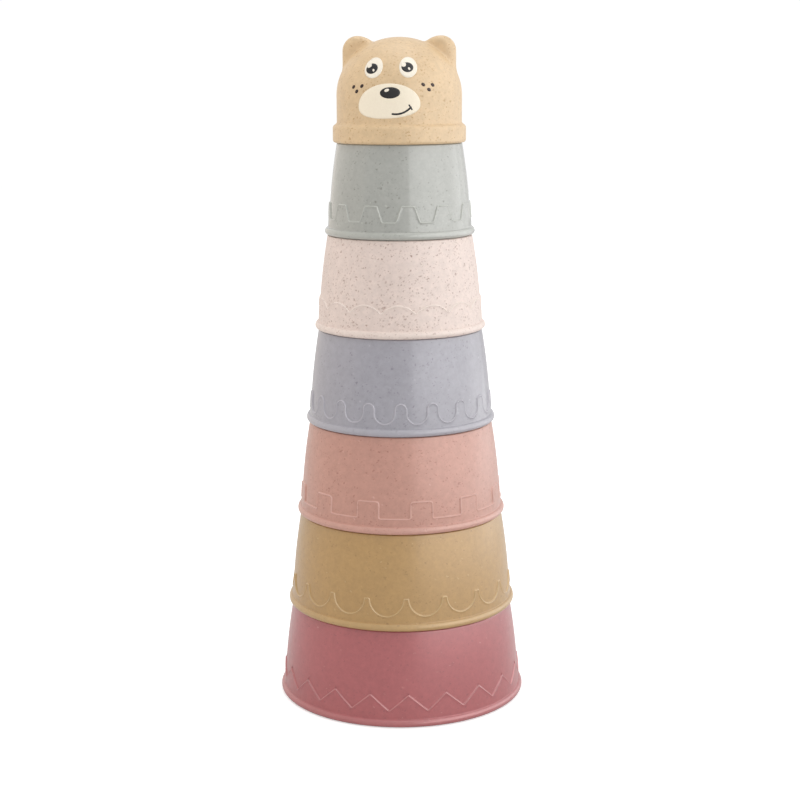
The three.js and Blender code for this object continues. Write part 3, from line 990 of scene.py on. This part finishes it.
def make_face():
    """The print on the bear, one piece for each colour. A place is degrees round and mm up."""
    left_eye, right_eye = (-17.7, 29.95), (18.2, 30.15)
    left_pupil, right_pupil = (-19.15, 29.35), (17.2, 29.9)
    nose = (0.7, 19.7)
    notch, glint = oval(1.0, 1.1), oval(0.42, 0.6, 25)
    make_ink("face_print_cream", [
        ((-1.1, 14.95), muzzle_outline(), INK_FIRST),
    ], print_ink("cream_ink", "fff1da"))
    make_ink("face_print_white", [
        (left_eye, oval(3.8, 4.65, 8), INK_FIRST),
        (right_eye, oval(3.5, 4.65, -8), INK_FIRST),
        ((-23.1, 30.7), notch, INK_THIRD),
        ((13.3, 31.1), notch, INK_THIRD),
        ((-16.9, 28.6), glint, INK_THIRD),
        ((18.8, 29.2), glint, INK_THIRD),
        ((-2.2, 20.65), oval(0.95, 0.55, 18), INK_THIRD),
    ], print_ink("white_ink", "fdf3e2"))
    smile = stroke(arc((2.8, 0.0), (8.0, 8.0), -98.5, -42.5, 24), 0.36)
    cheek = stroke([(-0.52, 0.8), (0, 0.03), (0.52, -0.8)], 0.3)
    make_ink("face_print_black", [
        (left_pupil, oval(2.45, 2.25), INK_SECOND),
        (right_pupil, oval(2.3, 2.15), INK_SECOND),
        (nose, oval(3.95, 2.15, 2), INK_SECOND),
        ((-0.9, 19.6), smile, INK_SECOND),
        ((18.85, 14.2), cheek, INK_SECOND),
    ], print_ink("black_ink", "0c0b0e", 0.5))
    left_freckle, right_freckle = oval(0.85, 0.66, 35), oval(0.85, 0.66, -30)
    make_ink("face_print_brown", [
        ((-36.7, 21.95), left_freckle, INK_FIRST),
        ((-26.9, 22.3), left_freckle, INK_FIRST),
        ((-32.4, 20.25), left_freckle, INK_FIRST),
        ((31.0, 22.8), right_freckle, INK_FIRST),
        ((40.5, 22.65), right_freckle, INK_FIRST),
        ((36.4, 20.85), right_freckle, INK_FIRST),
    ], print_ink("brown_ink", "2c160e", 0.5))


# ---------------------------------------------------------------- the tower

make_camera()
make_stage()

# Each plain cup from the table up: its pattern, how many times that repeats round the cup, and
# where one crest is.
PLAIN_CUPS = [
    ("rose_cup", zigzag, 20, 12.0),
    ("mustard_cup", scallops, 18, 11.2),
    ("pink_cup", battlements, 12, 20.3),
    ("blue_cup", waves, 18, 9.0),
    ("cream_cup", arches, 15, 7.7),
    ("sage_cup", keystones, 12, 15.4),
]

# In each look, the edge setting is the strength of the painted highlight on the cup's edges; cups
# without one use the default.
LOOKS = {
    "rose_cup": dict(
        colour="ab5c5e", dark="8d4f52", pale="c99291", roughness=0.36,
        fine=0.3, coarse=0.12, light_ones=0.2, gloss=0.7, shine=0.58, edge_highlight=0.4,
    ),
    "mustard_cup": dict(
        colour="b38e59", dark="8d6c42", pale="cfb485", roughness=0.4,
        fine=0.3, coarse=0.1, light_ones=0.2, gloss=0.6, shine=0.55, edge_highlight=0.5,
    ),
    "pink_cup": dict(
        colour="c29081", dark="945448", pale="dcb0a4", roughness=0.42,
        fine=0.5, coarse=0.25, light_ones=0.2, gloss=0.5,
    ),
    "blue_cup": dict(
        colour="a3a1a9", dark="77727c", pale="c2bfc6", roughness=0.34,
        fine=0.4, coarse=0.15, light_ones=0.25, gloss=0.3, polish=0.06,
    ),
    "cream_cup": dict(
        colour="e4d2c9", dark="8b5f4c", pale="f2e6dc", roughness=0.46,
        fine=1.0, coarse=0.5, light_ones=0.4, gloss=0.05,
    ),
    "sage_cup": dict(
        colour="a9aaa4", dark="74746a", pale="c6c9c0", roughness=0.36,
        fine=0.5, coarse=0.2, light_ones=0.3, gloss=0.75, polish=0.06,
    ),
    "bear_cup": dict(
        colour="dec199", dark="b0834c", pale="ecd3ab", roughness=0.42,
        fine=0.75, coarse=0.3, light_ones=0.3, gloss=0.05, shine=0.46,
    ),
}

plastics = {
    name: speckled_plastic(name.replace("_cup", "_plastic_look"), **look)
    for name, look in LOOKS.items()
}
for i, (name, pattern, repeats, crest_at) in enumerate(PLAIN_CUPS):
    if i + 1 < len(PLAIN_CUPS):
        above = PLAIN_CUPS[i + 1][0]
        low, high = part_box(above)
        mouth_above = (high.x - low.x) / 2 / MM - RIM_LIP
    else:
        above = "bear_cup"
        mouth_above = HEAD_RADIUS - WALL
    make_cup(name, above, mouth_above, pattern, repeats, crest_at, plastics[name])
make_head(plastics["bear_cup"])
make_face()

= Your task =
Include the first line, the line containing "make_stage()", and every line between them, copied exactly from the material above; output no other line.

= Worked solution =
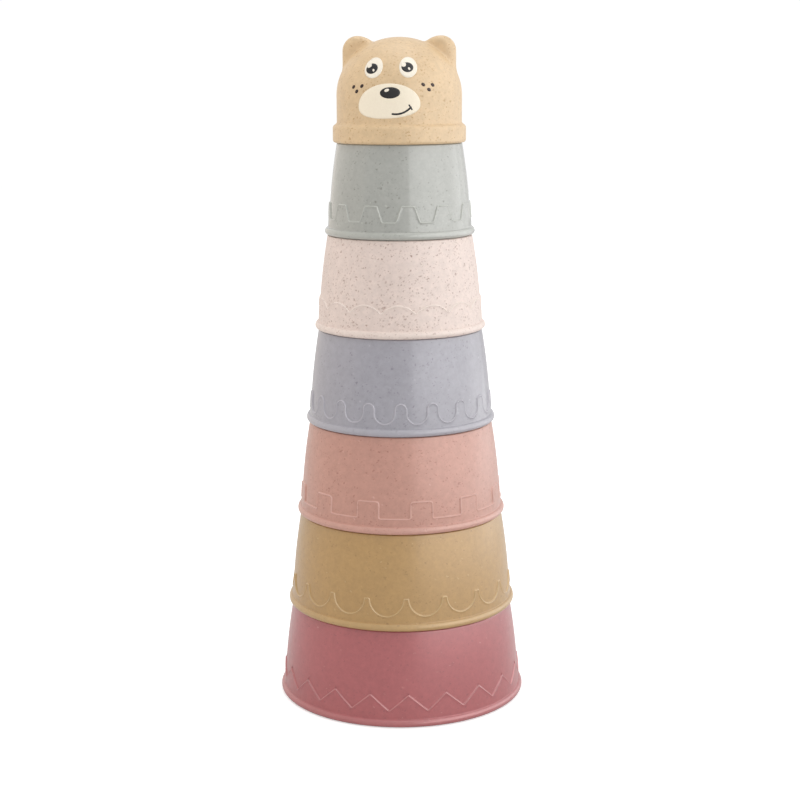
The three.js and Blender code for this object continues. Write part 3, from line 990 of scene.py on. This part finishes it.
def make_face():
    """The print on the bear, one piece for each colour. A place is degrees round and mm up."""
    left_eye, right_eye = (-17.7, 29.95), (18.2, 30.15)
    left_pupil, right_pupil = (-19.15, 29.35), (17.2, 29.9)
    nose = (0.7, 19.7)
    notch, glint = oval(1.0, 1.1), oval(0.42, 0.6, 25)
    make_ink("face_print_cream", [
        ((-1.1, 14.95), muzzle_outline(), INK_FIRST),
    ], print_ink("cream_ink", "fff1da"))
    make_ink("face_print_white", [
        (left_eye, oval(3.8, 4.65, 8), INK_FIRST),
        (right_eye, oval(3.5, 4.65, -8), INK_FIRST),
        ((-23.1, 30.7), notch, INK_THIRD),
        ((13.3, 31.1), notch, INK_THIRD),
        ((-16.9, 28.6), glint, INK_THIRD),
        ((18.8, 29.2), glint, INK_THIRD),
        ((-2.2, 20.65), oval(0.95, 0.55, 18), INK_THIRD),
    ], print_ink("white_ink", "fdf3e2"))
    smile = stroke(arc((2.8, 0.0), (8.0, 8.0), -98.5, -42.5, 24), 0.36)
    cheek = stroke([(-0.52, 0.8), (0, 0.03), (0.52, -0.8)], 0.3)
    make_ink("face_print_black", [
        (left_pupil, oval(2.45, 2.25), INK_SECOND),
        (right_pupil, oval(2.3, 2.15), INK_SECOND),
        (nose, oval(3.95, 2.15, 2), INK_SECOND),
        ((-0.9, 19.6), smile, INK_SECOND),
        ((18.85, 14.2), cheek, INK_SECOND),
    ], print_ink("black_ink", "0c0b0e", 0.5))
    left_freckle, right_freckle = oval(0.85, 0.66, 35), oval(0.85, 0.66, -30)
    make_ink("face_print_brown", [
        ((-36.7, 21.95), left_freckle, INK_FIRST),
        ((-26.9, 22.3), left_freckle, INK_FIRST),
        ((-32.4, 20.25), left_freckle, INK_FIRST),
        ((31.0, 22.8), right_freckle, INK_FIRST),
        ((40.5, 22.65), right_freckle, INK_FIRST),
        ((36.4, 20.85), right_freckle, INK_FIRST),
    ], print_ink("brown_ink", "2c160e", 0.5))


# ---------------------------------------------------------------- the tower

make_camera()
make_stage()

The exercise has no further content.